Up to and including the line containing "return (0, 0, height", please reproduce the lines of the listing below, starting from the top.

■ Data extract ■
◇ ◇ ◇ ◇ ◇ ◇ ◇

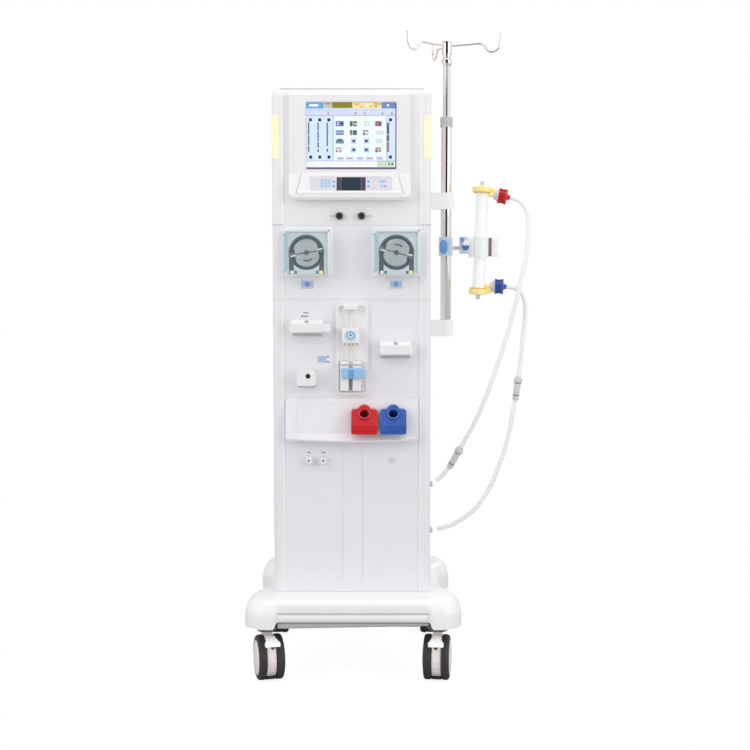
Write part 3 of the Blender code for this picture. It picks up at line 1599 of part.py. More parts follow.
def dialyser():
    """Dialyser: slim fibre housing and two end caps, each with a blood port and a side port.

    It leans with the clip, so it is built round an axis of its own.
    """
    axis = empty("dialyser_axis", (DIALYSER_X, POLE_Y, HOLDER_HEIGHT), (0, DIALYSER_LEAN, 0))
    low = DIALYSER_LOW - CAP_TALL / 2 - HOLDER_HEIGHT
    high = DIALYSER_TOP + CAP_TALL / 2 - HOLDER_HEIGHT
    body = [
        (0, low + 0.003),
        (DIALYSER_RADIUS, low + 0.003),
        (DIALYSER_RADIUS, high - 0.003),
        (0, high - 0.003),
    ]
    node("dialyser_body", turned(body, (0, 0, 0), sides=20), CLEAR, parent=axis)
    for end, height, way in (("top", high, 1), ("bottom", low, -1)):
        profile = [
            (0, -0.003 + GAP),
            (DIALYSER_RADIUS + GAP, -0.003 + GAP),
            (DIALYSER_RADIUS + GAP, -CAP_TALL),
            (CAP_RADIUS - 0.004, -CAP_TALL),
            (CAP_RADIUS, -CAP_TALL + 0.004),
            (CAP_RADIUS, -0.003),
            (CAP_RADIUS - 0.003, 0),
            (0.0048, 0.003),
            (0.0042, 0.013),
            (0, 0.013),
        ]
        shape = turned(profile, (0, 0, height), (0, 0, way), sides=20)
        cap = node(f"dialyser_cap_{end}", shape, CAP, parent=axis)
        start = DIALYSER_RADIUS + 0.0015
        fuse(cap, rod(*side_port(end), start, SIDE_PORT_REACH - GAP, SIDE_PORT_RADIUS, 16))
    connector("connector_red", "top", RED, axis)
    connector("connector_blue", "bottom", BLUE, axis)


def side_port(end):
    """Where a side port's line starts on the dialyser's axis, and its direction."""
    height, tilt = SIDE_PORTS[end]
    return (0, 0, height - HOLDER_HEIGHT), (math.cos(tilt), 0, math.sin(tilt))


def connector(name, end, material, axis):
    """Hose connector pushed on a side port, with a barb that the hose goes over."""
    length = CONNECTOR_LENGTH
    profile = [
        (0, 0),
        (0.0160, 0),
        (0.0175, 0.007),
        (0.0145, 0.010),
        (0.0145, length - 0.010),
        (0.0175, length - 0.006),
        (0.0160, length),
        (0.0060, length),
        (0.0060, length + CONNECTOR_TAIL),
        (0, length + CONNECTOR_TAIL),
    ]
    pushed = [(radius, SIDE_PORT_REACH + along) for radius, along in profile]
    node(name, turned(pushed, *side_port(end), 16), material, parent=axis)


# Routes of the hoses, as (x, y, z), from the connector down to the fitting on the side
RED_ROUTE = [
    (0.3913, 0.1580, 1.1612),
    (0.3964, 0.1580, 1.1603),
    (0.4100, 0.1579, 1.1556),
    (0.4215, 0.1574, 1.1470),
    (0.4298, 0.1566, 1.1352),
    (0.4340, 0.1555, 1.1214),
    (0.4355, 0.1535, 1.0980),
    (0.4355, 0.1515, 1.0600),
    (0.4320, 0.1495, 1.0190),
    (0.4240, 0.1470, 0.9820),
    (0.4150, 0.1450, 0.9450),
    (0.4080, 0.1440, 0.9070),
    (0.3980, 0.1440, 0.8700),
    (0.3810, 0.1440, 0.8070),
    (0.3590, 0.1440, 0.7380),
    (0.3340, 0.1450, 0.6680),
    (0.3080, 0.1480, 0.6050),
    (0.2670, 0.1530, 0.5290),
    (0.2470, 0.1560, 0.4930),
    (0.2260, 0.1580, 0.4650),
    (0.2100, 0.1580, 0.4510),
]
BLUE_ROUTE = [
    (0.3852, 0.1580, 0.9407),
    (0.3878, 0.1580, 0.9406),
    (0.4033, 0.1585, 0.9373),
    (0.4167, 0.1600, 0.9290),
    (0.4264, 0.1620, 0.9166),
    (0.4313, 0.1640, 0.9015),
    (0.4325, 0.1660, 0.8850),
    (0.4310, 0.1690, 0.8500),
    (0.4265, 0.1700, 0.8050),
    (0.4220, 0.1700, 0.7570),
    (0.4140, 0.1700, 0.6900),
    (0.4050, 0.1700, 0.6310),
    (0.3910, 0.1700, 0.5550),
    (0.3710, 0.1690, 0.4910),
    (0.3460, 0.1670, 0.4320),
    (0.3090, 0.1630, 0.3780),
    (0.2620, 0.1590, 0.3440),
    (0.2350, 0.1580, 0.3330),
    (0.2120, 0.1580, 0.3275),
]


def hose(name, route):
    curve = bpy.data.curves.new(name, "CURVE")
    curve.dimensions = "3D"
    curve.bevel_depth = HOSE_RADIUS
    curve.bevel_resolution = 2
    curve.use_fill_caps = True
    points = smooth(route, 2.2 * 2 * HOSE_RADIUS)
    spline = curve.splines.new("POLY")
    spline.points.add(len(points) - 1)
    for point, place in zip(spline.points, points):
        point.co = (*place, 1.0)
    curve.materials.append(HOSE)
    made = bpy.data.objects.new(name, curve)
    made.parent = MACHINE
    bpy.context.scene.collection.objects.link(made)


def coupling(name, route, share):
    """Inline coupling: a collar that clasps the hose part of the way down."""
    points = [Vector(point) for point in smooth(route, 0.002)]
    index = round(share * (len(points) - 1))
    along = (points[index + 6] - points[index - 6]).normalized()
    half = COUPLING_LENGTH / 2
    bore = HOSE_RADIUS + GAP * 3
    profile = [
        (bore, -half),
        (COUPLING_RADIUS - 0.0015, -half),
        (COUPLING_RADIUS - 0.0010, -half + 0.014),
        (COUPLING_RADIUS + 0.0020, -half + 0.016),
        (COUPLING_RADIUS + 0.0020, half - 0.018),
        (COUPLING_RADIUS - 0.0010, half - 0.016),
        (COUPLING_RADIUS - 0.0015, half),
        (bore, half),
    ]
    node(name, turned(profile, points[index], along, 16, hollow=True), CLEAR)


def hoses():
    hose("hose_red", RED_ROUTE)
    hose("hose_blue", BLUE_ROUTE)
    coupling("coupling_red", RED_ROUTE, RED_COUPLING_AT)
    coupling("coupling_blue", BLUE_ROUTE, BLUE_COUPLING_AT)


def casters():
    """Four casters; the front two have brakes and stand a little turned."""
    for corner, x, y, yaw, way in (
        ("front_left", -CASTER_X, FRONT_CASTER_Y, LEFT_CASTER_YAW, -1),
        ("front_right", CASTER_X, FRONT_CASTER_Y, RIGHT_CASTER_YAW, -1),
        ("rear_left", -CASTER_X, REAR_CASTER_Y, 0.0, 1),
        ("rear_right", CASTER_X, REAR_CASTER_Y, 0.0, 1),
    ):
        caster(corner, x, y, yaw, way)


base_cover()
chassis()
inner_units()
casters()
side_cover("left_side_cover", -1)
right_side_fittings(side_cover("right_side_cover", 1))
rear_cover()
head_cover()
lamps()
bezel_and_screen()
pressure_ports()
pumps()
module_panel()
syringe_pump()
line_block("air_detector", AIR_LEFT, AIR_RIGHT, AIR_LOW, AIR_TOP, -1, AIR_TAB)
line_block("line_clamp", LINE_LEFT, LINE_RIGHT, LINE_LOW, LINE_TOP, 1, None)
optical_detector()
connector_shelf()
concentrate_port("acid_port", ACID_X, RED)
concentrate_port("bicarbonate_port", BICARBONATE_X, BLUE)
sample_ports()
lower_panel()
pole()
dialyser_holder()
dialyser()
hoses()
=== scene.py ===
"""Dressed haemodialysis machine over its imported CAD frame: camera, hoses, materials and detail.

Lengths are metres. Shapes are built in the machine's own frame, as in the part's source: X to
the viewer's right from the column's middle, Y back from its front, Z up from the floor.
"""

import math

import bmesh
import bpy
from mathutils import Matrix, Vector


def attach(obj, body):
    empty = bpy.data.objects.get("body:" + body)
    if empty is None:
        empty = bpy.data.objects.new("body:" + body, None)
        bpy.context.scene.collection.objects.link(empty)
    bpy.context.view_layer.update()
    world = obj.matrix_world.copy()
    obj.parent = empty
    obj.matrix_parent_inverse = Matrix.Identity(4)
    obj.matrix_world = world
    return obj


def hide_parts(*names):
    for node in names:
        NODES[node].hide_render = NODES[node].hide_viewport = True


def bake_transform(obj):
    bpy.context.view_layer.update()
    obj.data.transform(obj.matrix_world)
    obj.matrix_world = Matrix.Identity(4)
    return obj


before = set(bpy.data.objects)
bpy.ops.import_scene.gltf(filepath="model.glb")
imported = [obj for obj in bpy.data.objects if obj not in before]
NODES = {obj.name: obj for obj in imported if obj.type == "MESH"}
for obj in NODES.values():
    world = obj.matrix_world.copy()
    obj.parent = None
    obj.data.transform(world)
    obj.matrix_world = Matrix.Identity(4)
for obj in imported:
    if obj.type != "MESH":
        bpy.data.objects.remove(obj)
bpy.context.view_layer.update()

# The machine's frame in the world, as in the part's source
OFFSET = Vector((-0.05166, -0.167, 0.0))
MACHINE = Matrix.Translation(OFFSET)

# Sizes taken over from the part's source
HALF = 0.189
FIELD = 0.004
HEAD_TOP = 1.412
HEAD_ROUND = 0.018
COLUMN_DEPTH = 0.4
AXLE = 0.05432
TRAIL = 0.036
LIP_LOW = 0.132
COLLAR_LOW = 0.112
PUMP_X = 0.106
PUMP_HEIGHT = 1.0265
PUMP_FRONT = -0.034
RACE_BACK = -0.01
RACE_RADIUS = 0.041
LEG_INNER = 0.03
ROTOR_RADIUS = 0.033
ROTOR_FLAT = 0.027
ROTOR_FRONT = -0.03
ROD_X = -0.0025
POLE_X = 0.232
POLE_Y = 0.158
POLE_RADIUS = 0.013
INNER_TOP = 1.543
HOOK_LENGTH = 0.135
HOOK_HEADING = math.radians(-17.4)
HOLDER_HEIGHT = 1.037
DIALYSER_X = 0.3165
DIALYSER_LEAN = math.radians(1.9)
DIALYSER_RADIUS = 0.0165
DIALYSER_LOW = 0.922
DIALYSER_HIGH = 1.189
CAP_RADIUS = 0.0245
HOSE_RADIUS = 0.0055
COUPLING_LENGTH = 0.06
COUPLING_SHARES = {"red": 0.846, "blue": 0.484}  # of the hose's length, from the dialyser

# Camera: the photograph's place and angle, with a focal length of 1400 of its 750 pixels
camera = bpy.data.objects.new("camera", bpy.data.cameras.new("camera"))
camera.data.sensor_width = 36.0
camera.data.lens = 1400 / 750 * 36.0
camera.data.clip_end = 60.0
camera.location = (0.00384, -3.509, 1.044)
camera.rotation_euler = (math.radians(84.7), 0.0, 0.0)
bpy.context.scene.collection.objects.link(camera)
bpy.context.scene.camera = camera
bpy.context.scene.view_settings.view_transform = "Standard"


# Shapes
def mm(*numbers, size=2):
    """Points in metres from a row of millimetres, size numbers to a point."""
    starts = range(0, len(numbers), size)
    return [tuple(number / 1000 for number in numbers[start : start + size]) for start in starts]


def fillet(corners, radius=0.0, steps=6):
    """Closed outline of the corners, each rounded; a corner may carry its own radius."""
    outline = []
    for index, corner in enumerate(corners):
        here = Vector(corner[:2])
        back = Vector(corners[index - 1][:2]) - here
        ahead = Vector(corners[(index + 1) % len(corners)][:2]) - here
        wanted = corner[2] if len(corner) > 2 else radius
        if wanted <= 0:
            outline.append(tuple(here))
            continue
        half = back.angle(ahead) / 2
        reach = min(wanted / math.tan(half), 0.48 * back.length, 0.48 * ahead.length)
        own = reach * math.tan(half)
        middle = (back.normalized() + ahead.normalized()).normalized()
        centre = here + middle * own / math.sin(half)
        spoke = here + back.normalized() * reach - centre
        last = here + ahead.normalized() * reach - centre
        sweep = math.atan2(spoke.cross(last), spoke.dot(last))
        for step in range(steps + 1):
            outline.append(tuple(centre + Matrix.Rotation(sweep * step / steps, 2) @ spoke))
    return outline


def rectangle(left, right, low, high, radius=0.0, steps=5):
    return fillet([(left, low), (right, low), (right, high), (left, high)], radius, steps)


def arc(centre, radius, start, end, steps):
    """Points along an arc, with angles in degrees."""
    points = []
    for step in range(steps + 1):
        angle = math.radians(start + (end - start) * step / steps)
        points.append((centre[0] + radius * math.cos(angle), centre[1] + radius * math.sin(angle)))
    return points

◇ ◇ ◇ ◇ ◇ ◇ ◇

■ Expected answer ■
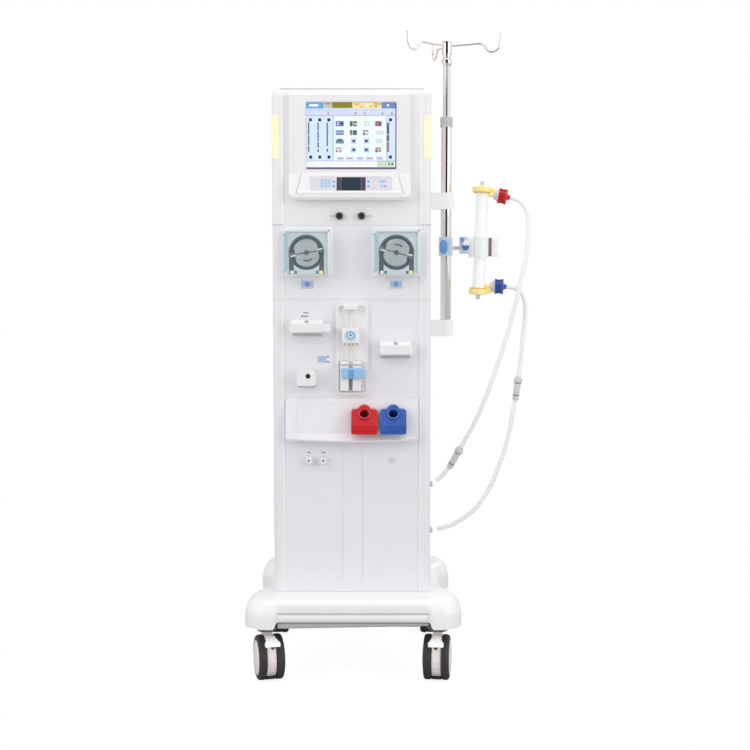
Write part 3 of the Blender code for this picture. It picks up at line 1599 of part.py. More parts follow.
def dialyser():
    """Dialyser: slim fibre housing and two end caps, each with a blood port and a side port.

    It leans with the clip, so it is built round an axis of its own.
    """
    axis = empty("dialyser_axis", (DIALYSER_X, POLE_Y, HOLDER_HEIGHT), (0, DIALYSER_LEAN, 0))
    low = DIALYSER_LOW - CAP_TALL / 2 - HOLDER_HEIGHT
    high = DIALYSER_TOP + CAP_TALL / 2 - HOLDER_HEIGHT
    body = [
        (0, low + 0.003),
        (DIALYSER_RADIUS, low + 0.003),
        (DIALYSER_RADIUS, high - 0.003),
        (0, high - 0.003),
    ]
    node("dialyser_body", turned(body, (0, 0, 0), sides=20), CLEAR, parent=axis)
    for end, height, way in (("top", high, 1), ("bottom", low, -1)):
        profile = [
            (0, -0.003 + GAP),
            (DIALYSER_RADIUS + GAP, -0.003 + GAP),
            (DIALYSER_RADIUS + GAP, -CAP_TALL),
            (CAP_RADIUS - 0.004, -CAP_TALL),
            (CAP_RADIUS, -CAP_TALL + 0.004),
            (CAP_RADIUS, -0.003),
            (CAP_RADIUS - 0.003, 0),
            (0.0048, 0.003),
            (0.0042, 0.013),
            (0, 0.013),
        ]
        shape = turned(profile, (0, 0, height), (0, 0, way), sides=20)
        cap = node(f"dialyser_cap_{end}", shape, CAP, parent=axis)
        start = DIALYSER_RADIUS + 0.0015
        fuse(cap, rod(*side_port(end), start, SIDE_PORT_REACH - GAP, SIDE_PORT_RADIUS, 16))
    connector("connector_red", "top", RED, axis)
    connector("connector_blue", "bottom", BLUE, axis)


def side_port(end):
    """Where a side port's line starts on the dialyser's axis, and its direction."""
    height, tilt = SIDE_PORTS[end]
    return (0, 0, height - HOLDER_HEIGHT), (math.cos(tilt), 0, math.sin(tilt))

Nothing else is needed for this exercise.